Data provided
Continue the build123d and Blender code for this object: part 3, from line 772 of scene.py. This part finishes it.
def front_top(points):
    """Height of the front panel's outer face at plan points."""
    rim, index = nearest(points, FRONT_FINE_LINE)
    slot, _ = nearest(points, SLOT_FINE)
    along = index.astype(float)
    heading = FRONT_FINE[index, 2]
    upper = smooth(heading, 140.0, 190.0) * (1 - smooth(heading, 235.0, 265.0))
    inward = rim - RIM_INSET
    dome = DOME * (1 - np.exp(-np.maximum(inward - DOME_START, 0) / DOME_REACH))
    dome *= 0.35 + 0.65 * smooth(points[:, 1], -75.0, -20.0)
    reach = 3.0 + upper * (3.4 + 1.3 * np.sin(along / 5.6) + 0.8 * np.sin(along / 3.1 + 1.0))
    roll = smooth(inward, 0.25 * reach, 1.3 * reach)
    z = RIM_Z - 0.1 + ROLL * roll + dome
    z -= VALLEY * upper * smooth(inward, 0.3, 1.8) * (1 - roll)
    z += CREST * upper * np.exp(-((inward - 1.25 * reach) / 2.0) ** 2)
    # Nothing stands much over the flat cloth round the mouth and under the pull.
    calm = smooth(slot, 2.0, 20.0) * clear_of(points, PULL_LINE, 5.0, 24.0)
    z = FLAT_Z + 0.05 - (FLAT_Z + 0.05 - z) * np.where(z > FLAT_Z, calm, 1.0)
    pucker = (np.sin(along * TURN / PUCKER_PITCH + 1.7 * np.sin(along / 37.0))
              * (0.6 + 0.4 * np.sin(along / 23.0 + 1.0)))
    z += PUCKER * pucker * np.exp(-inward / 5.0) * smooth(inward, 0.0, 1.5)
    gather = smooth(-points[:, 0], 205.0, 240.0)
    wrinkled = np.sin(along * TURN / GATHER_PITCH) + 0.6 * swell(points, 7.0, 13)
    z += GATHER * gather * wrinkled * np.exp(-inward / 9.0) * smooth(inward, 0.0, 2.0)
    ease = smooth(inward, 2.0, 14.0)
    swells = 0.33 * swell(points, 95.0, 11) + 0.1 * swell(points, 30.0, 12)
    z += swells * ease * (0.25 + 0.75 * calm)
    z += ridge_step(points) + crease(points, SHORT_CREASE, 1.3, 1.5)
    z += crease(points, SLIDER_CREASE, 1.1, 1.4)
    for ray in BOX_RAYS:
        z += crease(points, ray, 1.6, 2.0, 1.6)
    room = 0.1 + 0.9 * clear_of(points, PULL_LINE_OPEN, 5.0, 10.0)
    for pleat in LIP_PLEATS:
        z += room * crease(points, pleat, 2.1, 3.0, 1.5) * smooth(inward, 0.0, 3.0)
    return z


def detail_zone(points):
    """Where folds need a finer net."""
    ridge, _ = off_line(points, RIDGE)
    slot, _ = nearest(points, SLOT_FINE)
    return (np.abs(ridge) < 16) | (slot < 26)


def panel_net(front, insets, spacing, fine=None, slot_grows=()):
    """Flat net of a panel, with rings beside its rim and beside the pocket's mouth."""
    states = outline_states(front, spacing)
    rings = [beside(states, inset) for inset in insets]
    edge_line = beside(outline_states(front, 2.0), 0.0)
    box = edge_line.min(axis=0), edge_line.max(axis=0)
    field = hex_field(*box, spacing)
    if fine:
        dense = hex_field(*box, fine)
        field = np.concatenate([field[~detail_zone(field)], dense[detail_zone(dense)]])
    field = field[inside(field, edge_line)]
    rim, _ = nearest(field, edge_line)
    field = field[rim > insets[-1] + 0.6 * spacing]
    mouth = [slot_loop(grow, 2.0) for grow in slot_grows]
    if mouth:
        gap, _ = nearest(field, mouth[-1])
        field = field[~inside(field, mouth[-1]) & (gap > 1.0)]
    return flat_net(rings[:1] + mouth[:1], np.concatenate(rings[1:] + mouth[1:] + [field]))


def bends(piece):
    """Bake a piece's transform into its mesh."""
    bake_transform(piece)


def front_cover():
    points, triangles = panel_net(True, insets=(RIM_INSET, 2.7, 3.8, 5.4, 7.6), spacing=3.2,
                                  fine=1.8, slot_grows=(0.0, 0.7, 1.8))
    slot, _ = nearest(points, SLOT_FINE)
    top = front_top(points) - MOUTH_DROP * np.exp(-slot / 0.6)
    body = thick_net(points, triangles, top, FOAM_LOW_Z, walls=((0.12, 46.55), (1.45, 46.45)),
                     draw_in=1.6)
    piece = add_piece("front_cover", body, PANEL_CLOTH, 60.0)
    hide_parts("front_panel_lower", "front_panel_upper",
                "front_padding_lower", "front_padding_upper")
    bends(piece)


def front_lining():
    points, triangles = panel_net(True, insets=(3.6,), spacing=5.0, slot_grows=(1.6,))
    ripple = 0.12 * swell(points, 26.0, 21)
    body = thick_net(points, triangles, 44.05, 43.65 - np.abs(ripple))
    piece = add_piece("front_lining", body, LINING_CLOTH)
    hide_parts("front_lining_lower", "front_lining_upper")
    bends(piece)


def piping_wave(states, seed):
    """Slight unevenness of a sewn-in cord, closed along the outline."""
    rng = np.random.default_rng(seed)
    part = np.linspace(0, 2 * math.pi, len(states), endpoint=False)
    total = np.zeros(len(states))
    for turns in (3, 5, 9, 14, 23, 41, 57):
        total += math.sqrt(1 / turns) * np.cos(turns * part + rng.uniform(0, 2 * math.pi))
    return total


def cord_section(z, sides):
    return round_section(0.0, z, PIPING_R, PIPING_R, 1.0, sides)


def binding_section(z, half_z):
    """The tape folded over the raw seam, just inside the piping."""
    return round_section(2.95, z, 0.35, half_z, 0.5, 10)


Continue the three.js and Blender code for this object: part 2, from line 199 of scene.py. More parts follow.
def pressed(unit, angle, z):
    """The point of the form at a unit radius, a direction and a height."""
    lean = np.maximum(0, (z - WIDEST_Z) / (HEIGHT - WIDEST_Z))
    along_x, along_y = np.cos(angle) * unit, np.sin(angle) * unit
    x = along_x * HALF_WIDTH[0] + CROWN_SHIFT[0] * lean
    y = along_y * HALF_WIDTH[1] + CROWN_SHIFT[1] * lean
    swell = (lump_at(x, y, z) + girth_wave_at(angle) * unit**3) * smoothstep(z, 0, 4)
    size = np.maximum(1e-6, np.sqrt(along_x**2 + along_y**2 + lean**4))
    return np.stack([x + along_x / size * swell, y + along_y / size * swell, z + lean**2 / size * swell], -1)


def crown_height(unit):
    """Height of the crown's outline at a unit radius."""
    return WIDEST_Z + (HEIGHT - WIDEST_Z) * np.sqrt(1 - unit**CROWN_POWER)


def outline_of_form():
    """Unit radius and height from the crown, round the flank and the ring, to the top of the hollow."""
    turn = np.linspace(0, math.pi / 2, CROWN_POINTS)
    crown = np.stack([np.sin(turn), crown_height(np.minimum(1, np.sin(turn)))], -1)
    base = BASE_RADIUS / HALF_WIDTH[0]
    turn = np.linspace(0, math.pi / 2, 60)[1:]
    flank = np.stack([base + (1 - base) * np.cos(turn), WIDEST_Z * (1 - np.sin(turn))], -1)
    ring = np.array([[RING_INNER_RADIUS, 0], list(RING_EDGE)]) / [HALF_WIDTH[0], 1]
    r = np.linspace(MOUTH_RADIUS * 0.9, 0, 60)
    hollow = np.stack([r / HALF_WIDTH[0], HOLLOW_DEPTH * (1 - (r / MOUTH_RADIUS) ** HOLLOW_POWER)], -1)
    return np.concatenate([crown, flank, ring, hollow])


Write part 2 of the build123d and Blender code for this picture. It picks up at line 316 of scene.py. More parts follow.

Challenge
Print the complete listing again, exactly as it stands.

Task solution
Continue the build123d and Blender code for this object: part 3, from line 772 of scene.py. This part finishes it.
def front_top(points):
    """Height of the front panel's outer face at plan points."""
    rim, index = nearest(points, FRONT_FINE_LINE)
    slot, _ = nearest(points, SLOT_FINE)
    along = index.astype(float)
    heading = FRONT_FINE[index, 2]
    upper = smooth(heading, 140.0, 190.0) * (1 - smooth(heading, 235.0, 265.0))
    inward = rim - RIM_INSET
    dome = DOME * (1 - np.exp(-np.maximum(inward - DOME_START, 0) / DOME_REACH))
    dome *= 0.35 + 0.65 * smooth(points[:, 1], -75.0, -20.0)
    reach = 3.0 + upper * (3.4 + 1.3 * np.sin(along / 5.6) + 0.8 * np.sin(along / 3.1 + 1.0))
    roll = smooth(inward, 0.25 * reach, 1.3 * reach)
    z = RIM_Z - 0.1 + ROLL * roll + dome
    z -= VALLEY * upper * smooth(inward, 0.3, 1.8) * (1 - roll)
    z += CREST * upper * np.exp(-((inward - 1.25 * reach) / 2.0) ** 2)
    # Nothing stands much over the flat cloth round the mouth and under the pull.
    calm = smooth(slot, 2.0, 20.0) * clear_of(points, PULL_LINE, 5.0, 24.0)
    z = FLAT_Z + 0.05 - (FLAT_Z + 0.05 - z) * np.where(z > FLAT_Z, calm, 1.0)
    pucker = (np.sin(along * TURN / PUCKER_PITCH + 1.7 * np.sin(along / 37.0))
              * (0.6 + 0.4 * np.sin(along / 23.0 + 1.0)))
    z += PUCKER * pucker * np.exp(-inward / 5.0) * smooth(inward, 0.0, 1.5)
    gather = smooth(-points[:, 0], 205.0, 240.0)
    wrinkled = np.sin(along * TURN / GATHER_PITCH) + 0.6 * swell(points, 7.0, 13)
    z += GATHER * gather * wrinkled * np.exp(-inward / 9.0) * smooth(inward, 0.0, 2.0)
    ease = smooth(inward, 2.0, 14.0)
    swells = 0.33 * swell(points, 95.0, 11) + 0.1 * swell(points, 30.0, 12)
    z += swells * ease * (0.25 + 0.75 * calm)
    z += ridge_step(points) + crease(points, SHORT_CREASE, 1.3, 1.5)
    z += crease(points, SLIDER_CREASE, 1.1, 1.4)
    for ray in BOX_RAYS:
        z += crease(points, ray, 1.6, 2.0, 1.6)
    room = 0.1 + 0.9 * clear_of(points, PULL_LINE_OPEN, 5.0, 10.0)
    for pleat in LIP_PLEATS:
        z += room * crease(points, pleat, 2.1, 3.0, 1.5) * smooth(inward, 0.0, 3.0)
    return z


def detail_zone(points):
    """Where folds need a finer net."""
    ridge, _ = off_line(points, RIDGE)
    slot, _ = nearest(points, SLOT_FINE)
    return (np.abs(ridge) < 16) | (slot < 26)


def panel_net(front, insets, spacing, fine=None, slot_grows=()):
    """Flat net of a panel, with rings beside its rim and beside the pocket's mouth."""
    states = outline_states(front, spacing)
    rings = [beside(states, inset) for inset in insets]
    edge_line = beside(outline_states(front, 2.0), 0.0)
    box = edge_line.min(axis=0), edge_line.max(axis=0)
    field = hex_field(*box, spacing)
    if fine:
        dense = hex_field(*box, fine)
        field = np.concatenate([field[~detail_zone(field)], dense[detail_zone(dense)]])
    field = field[inside(field, edge_line)]
    rim, _ = nearest(field, edge_line)
    field = field[rim > insets[-1] + 0.6 * spacing]
    mouth = [slot_loop(grow, 2.0) for grow in slot_grows]
    if mouth:
        gap, _ = nearest(field, mouth[-1])
        field = field[~inside(field, mouth[-1]) & (gap > 1.0)]
    return flat_net(rings[:1] + mouth[:1], np.concatenate(rings[1:] + mouth[1:] + [field]))


def bends(piece):
    """Bake a piece's transform into its mesh."""
    bake_transform(piece)


def front_cover():
    points, triangles = panel_net(True, insets=(RIM_INSET, 2.7, 3.8, 5.4, 7.6), spacing=3.2,
                                  fine=1.8, slot_grows=(0.0, 0.7, 1.8))
    slot, _ = nearest(points, SLOT_FINE)
    top = front_top(points) - MOUTH_DROP * np.exp(-slot / 0.6)
    body = thick_net(points, triangles, top, FOAM_LOW_Z, walls=((0.12, 46.55), (1.45, 46.45)),
                     draw_in=1.6)
    piece = add_piece("front_cover", body, PANEL_CLOTH, 60.0)
    hide_parts("front_panel_lower", "front_panel_upper",
                "front_padding_lower", "front_padding_upper")
    bends(piece)


def front_lining():
    points, triangles = panel_net(True, insets=(3.6,), spacing=5.0, slot_grows=(1.6,))
    ripple = 0.12 * swell(points, 26.0, 21)
    body = thick_net(points, triangles, 44.05, 43.65 - np.abs(ripple))
    piece = add_piece("front_lining", body, LINING_CLOTH)
    hide_parts("front_lining_lower", "front_lining_upper")
    bends(piece)


def piping_wave(states, seed):
    """Slight unevenness of a sewn-in cord, closed along the outline."""
    rng = np.random.default_rng(seed)
    part = np.linspace(0, 2 * math.pi, len(states), endpoint=False)
    total = np.zeros(len(states))
    for turns in (3, 5, 9, 14, 23, 41, 57):
        total += math.sqrt(1 / turns) * np.cos(turns * part + rng.uniform(0, 2 * math.pi))
    return total


def cord_section(z, sides):
    return round_section(0.0, z, PIPING_R, PIPING_R, 1.0, sides)


def binding_section(z, half_z):
    """The tape folded over the raw seam, just inside the piping."""
    return round_section(2.95, z, 0.35, half_z, 0.5, 10)


Continue the three.js and Blender code for this object: part 2, from line 199 of scene.py. More parts follow.
def pressed(unit, angle, z):
    """The point of the form at a unit radius, a direction and a height."""
    lean = np.maximum(0, (z - WIDEST_Z) / (HEIGHT - WIDEST_Z))
    along_x, along_y = np.cos(angle) * unit, np.sin(angle) * unit
    x = along_x * HALF_WIDTH[0] + CROWN_SHIFT[0] * lean
    y = along_y * HALF_WIDTH[1] + CROWN_SHIFT[1] * lean
    swell = (lump_at(x, y, z) + girth_wave_at(angle) * unit**3) * smoothstep(z, 0, 4)
    size = np.maximum(1e-6, np.sqrt(along_x**2 + along_y**2 + lean**4))
    return np.stack([x + along_x / size * swell, y + along_y / size * swell, z + lean**2 / size * swell], -1)


def crown_height(unit):
    """Height of the crown's outline at a unit radius."""
    return WIDEST_Z + (HEIGHT - WIDEST_Z) * np.sqrt(1 - unit**CROWN_POWER)


def outline_of_form():
    """Unit radius and height from the crown, round the flank and the ring, to the top of the hollow."""
    turn = np.linspace(0, math.pi / 2, CROWN_POINTS)
    crown = np.stack([np.sin(turn), crown_height(np.minimum(1, np.sin(turn)))], -1)
    base = BASE_RADIUS / HALF_WIDTH[0]
    turn = np.linspace(0, math.pi / 2, 60)[1:]
    flank = np.stack([base + (1 - base) * np.cos(turn), WIDEST_Z * (1 - np.sin(turn))], -1)
    ring = np.array([[RING_INNER_RADIUS, 0], list(RING_EDGE)]) / [HALF_WIDTH[0], 1]
    r = np.linspace(MOUTH_RADIUS * 0.9, 0, 60)
    hollow = np.stack([r / HALF_WIDTH[0], HOLLOW_DEPTH * (1 - (r / MOUTH_RADIUS) ** HOLLOW_POWER)], -1)
    return np.concatenate([crown, flank, ring, hollow])


Write part 2 of the build123d and Blender code for this picture. It picks up at line 316 of scene.py. More parts follow.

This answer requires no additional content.